A kid-free, work-free weekend? I had not had one of those in over 2 years – and I was excited. Don’t get me wrong, I LOVE my family. But having time to reflect, pray, and catch up with friends? I need that too.
“You ARE the Light of the World” the speaker said with great confidence. “God said you are, and so you ARE”.
Interesting… I don’t feel like much of a light. But as I pondered on this more and more, I realized that she was absolutely right.
All my close co-workers know my faith is important to me, I am very open about my faith, and have had good conversations about God with everyone in my department.
Yet I not a week goes by that one of them doesn’t talk to me about something inappropriate. The swearing, and off-colored jokes are constant.
During the weekend I realized that I had unconsciously been basing my “being a light” by how many people were changed because of the light in me. And since no one was changing, I did not consider myself to be much of a light. But now I was realizing that my “being a light” is not the same as “my success rate”.
Rather, I am a light because He says I am. Period.

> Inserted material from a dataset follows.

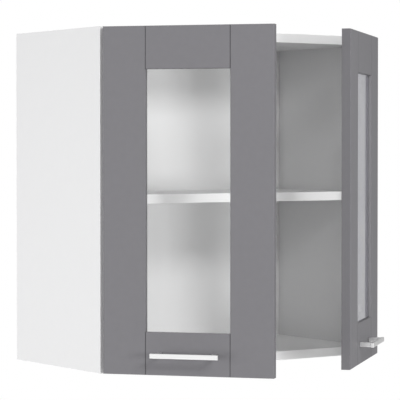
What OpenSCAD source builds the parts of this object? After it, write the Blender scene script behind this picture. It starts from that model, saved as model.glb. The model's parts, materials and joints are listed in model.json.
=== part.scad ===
// Two-door kitchen wall cabinet with framed glass doors, stored with both doors ajar.
// Origin: wall plane, middle of the width, underside. The front faces -Y, up is +Z.

/* [Carcass] */
// Outside width of the carcass
body_w = 600; // [400:10:900]
// Outside height of the carcass
body_h = 590; // [400:10:900]
// Depth of the carcass without the doors
body_d = 284; // [220:2:400]
// Thickness of the carcass boards
board_t = 16; // [15:0.5:19]
// Thickness of the front edge banding
edge_t = 0.8; // [0.4:0.1:2]
// Thickness of the back panel
back_t = 3; // [2.5:0.5:5]
// Space between the wall and the back panel
back_inset = 13; // [11:0.5:20]
// How far the back panel sits in its grooves
groove_d = 6; // [3:0.5:8]

/* [Shelf] */
// Height of the shelf's underside above the carcass underside
shelf_z = 287; // [190:1:380]
// Thickness of the shelf
shelf_t = 16; // [12:0.5:22]
// How far the shelf's front edge lies behind the carcass front
shelf_setback = 20; // [5:1:60]
// Radius of the shelf pins
peg_r = 2.5; // [2:0.25:3]

/* [Doors] */
// Thickness of the door frames
door_t = 16; // [15:0.5:22]
// Gap between a closed door and the carcass front
door_gap = 4; // [3.8:0.1:4.2]
// How far a closed door's edge lies inside the carcass side
door_reveal = 1.5; // [0.5:0.1:2]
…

I also thought I wasn’t much of a light because I still fall so short. All the time. I get irritated, I lose my temper. I try not to gossip, but still I find myself falling short.
But that was wrong thinking too.
I am not a light because I am perfect, I am a light because He said I am. Just because I didn’t feel like a light doesn’t mean that I’m not a light.
Did you catch that? Just because I didn’t feel like a light doesn’t mean that I’m not a light!
I am a light because He said I am. Period. End of story.